According to the social workers, Kwatog and the other kids, who will testify against their coddlers, will be brought to Manila’s Rescue and Action Center for assessment before they are housed at one of the government’ rehabilitation centers serving children in conflict with the law.
Rosanna visited Kwatog while he was at the barangay hall. But she wasn’t there when her son was taken by the social workers from the barangay.

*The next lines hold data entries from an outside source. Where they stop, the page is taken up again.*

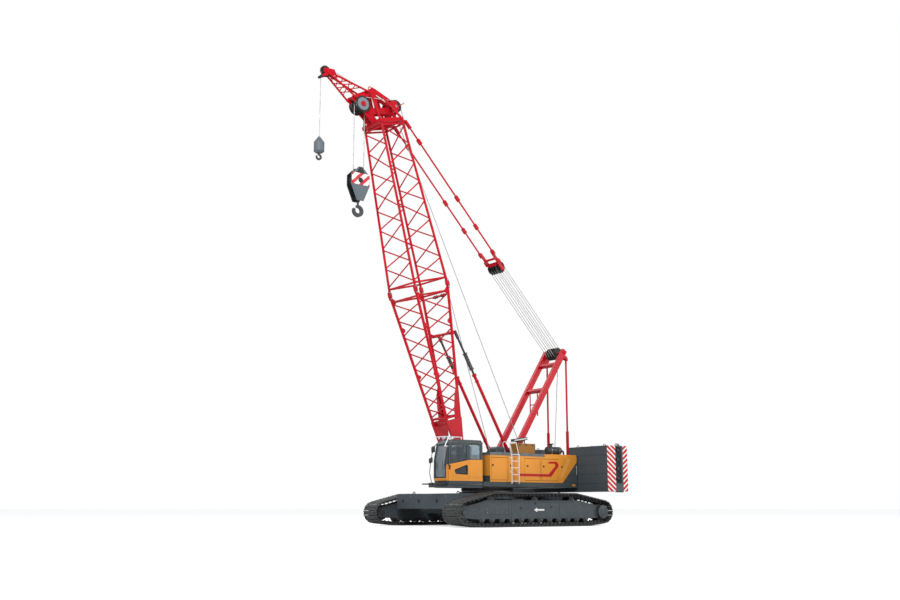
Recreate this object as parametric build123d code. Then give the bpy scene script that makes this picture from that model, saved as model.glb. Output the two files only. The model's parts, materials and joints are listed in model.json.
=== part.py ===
from build123d import *
from math import atan2, ceil, cos, degrees, hypot, radians, sin
import os

# Crawler crane with a lattice boom, raised ready for work, in millimetres.
# +X points to the front of the machine, +Y to its left and +Z up. Shapes are drawn about the slewing
# axis, and everything is moved by SLEW_X when it is written, which centres the whole machine's box.
SLEW_X = -1797
GAP = 0.3  # between pieces that seat on each other
RUN = 10  # between pieces that move past each other

# Undercarriage
TRACK_LENGTH = 7920
TRACK_GAUGE = 5560  # centre to centre of the tracks
TRACK_HEIGHT = 1295
SHOE_WIDTH = 990
SHOE_PITCH = 200
SHOE_GAP = 34
SHOE_STEP = 45  # how far the shoes stand out of the band that joins them
TRACK_BAND = 140  # shoe and link together
IDLER_RIM = 450  # outer face of the shoes round each wheel
IDLER_Z = 530
DRIVE_RIM = 460
DRIVE_Z = 560
CARRIER_RIM = 300
CARRIER_SETBACK = (1310, 1550)  # from the idler's axle, and from the drive axle
ROLLER_RADIUS = 125
ROLLER_PITCH = 480
ROLLER_SETBACK = 860  # from the idler's axle to the first roller
FRAME_WIDTH = 520
FRAME_WALL = 50
FRAME_LOW = 300
FRAME_HIGH = 1000
CARBODY_HALF = 1450
CARBODY_LOW = 430
BEAM_X = 1000  # from the slewing axis to each cross beam
BEAM_WIDTH = 520
BEAM_LOW = 480
BEAM_HIGH = 1060
RING_RADIUS = 1050
RING_WALL = 230
RING_LOW = 1340
CARBODY_WEIGHT_FRONT = 3000
CARBODY_WEIGHT_DEPTH = 760
CARBODY_WEIGHT_LOW = 680
CARBODY_WEIGHT_HIGH = 1266

# Upper structure
DECK_LOW = 1540
DECK_HIGH = 1730
DECK_HALF = 1500
DECK_REAR = -3670
DECK_FRONT = 1900
WALL_OUT = 600  # outer face of the two long walls that carry the boom, winches and gantry
WALL = 40
WALL_HIGH = 2450
HOUSING_INNER = 800
HOUSING_FRONT = 1030
HOUSING_REAR = -3660
HOUSING_HIGH = 2780
HOUSING_REAR_HIGH = HOUSING_HIGH + 120
HOUSING_RISE = (-1880, -2100)
HOUSING_CHAMFER = (-2850, 2600)
SHEET = 40
DOOR_LOW = 1800
DOOR_HIGH = HOUSING_HIGH - 80
DOOR_SEAM = 14
HINGE = 26
ROOF = 120
DOORS = [  # name, front edge, rear edge
    ("front", 980, 90),
    ("middle", -770, -1630),
    ("rear", -1680, -2600),
]

# Cab
CAB_INNER = 620
CAB_FRONT = 3150
CAB_REAR = 1370
CAB_LOW = 1560
CAB_HIGH = 3340
CAB_WALL = 45
CAB_SIDE = 1455  # outer face of the cab's left wall; the door slides outside it
CAB_DOOR_FRONT = 3060
CAB_DOOR_REAR = 2130
CAB_DOOR_LOW = 1630
CAB_DOOR_HIGH = 3210
CAB_DOOR_THICK = 36
CAB_DOOR_ROLLER = 60
FOOT_WINDOW = [(2770, 2150), (2170, 2360), (2170, 2010), (2710, 2030)]  # low pane of the door, in x and z
CAB_SILL = 2430
GLASS = 8
GLASS_INSET = 18
SEAT = (2150, 1040)

# Counterweight
WEIGHT_FRONT = -3720
WEIGHT_DEPTH = 1160
WEIGHT_HALF = 3270
WEIGHT_INNER = 970
WEIGHT_LOW = 1376
WEIGHT_BASE = 330
WEIGHT_HIGH = 3244
WEIGHT_SLABS = 4

# Winches
DRUM_HALF = 470
DRUM_RADIUS = 250
DRUM_FLANGE = 390
DRUM_SHAFT = 70
DRUMS = [  # name, x, z
    ("front_hoist_drum", 100, 2250),
    ("rear_hoist_drum", -1150, 2250),
    ("boom_hoist_drum", -2500, 2250),
]

# Boom, drawn upright along +Z from its foot pin, with +X towards its front face
BOOM_ANGLE = 75
FOOT_X = 1500
FOOT_Z = 2000
FOOT_PIN = 140
FOOT_EYE = 340
FOOT_INNER = 430
FOOT_OUTER = 550
LEG_NECK = 1000  # up to here the legs are as wide as their eyes
LEG_TOP = 2300
JOINT_U = 7700
TOP_U = 14600
CHORD = 116
LACING = 56
END_LACING = 80  # the cross bars next to a section's ends
LACING_STEP = 30  # from a panel point to each lacing bar that ends there
COUPLING = 170  # half the length of the pinned joint of two chords
SECTIONS = [  # height up the boom, half the width and half the depth between chord centres
    (LEG_TOP, 490, 330),
    (JOINT_U, 925, 810),
    (TOP_U, 620, 520),
]
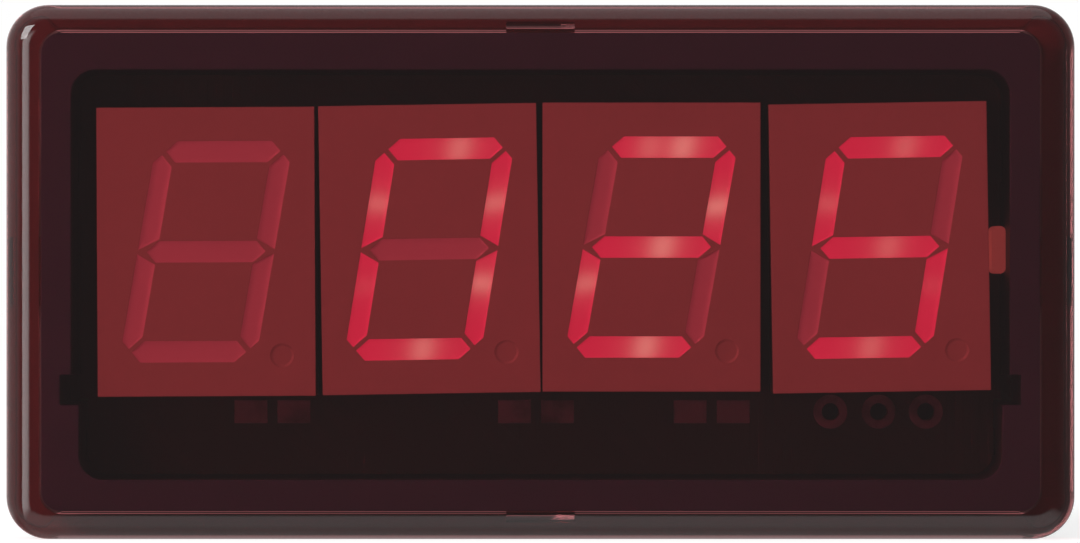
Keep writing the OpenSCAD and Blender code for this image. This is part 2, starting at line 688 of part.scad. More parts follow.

“Siguro nagtitinda pa ng pinya [Maybe she’s still selling pineapples],” says the teary-eyed Kwatog who had eaten chicken afritada and rice and even left portions of his lunch for his mother and sister.
Fear and hope
Kwatog knows it would take time before he sees Rosanna and his siblings again. He was told by the social workers that he would be taken to a better place where he can study and live a normal and much better life. But Kwatog became more fearful than excited.
Earlier, Kwatog had been taken to the Boys Town in Marikina City after the barangay caught him sniffing solvent.
He said his experience there was a nightmare “Pinapatay nila ang ilaw pag gabi tapos binubugbog nila ako [They turn off the lights at night and then beat me up], says Kwatog of his companions at the youth center, a supposed safe haven for disadvantaged children.
After he was taken by the social workers, Kwatog was not told where he would be specifically housed. He only hopes that it won’t be at the Boys Town again, but in a better place where he can make his dreams come true.
“Tinuruan kaming magbasa ng libro noong Grade Two. Gusto ko uling mag-aral, mag-ipon ng pambili ng notebook . Ayoko nang maging masama. Pupunta ko kay Willie, hihingi ng tulong para kay Nanay at sa mga kapatid ko,” says Kwatog.
[We were taught how to read books while in Grade Two. I want to study again, save money to buy notebooks. I don’t want to be bad again. I’ll go to Willie Revillame and ask help for my mother and siblings.]
(For their protection, the names of the children in the story were changed as well as the names of the alleged perpetrators while the cases against them are ongoing.)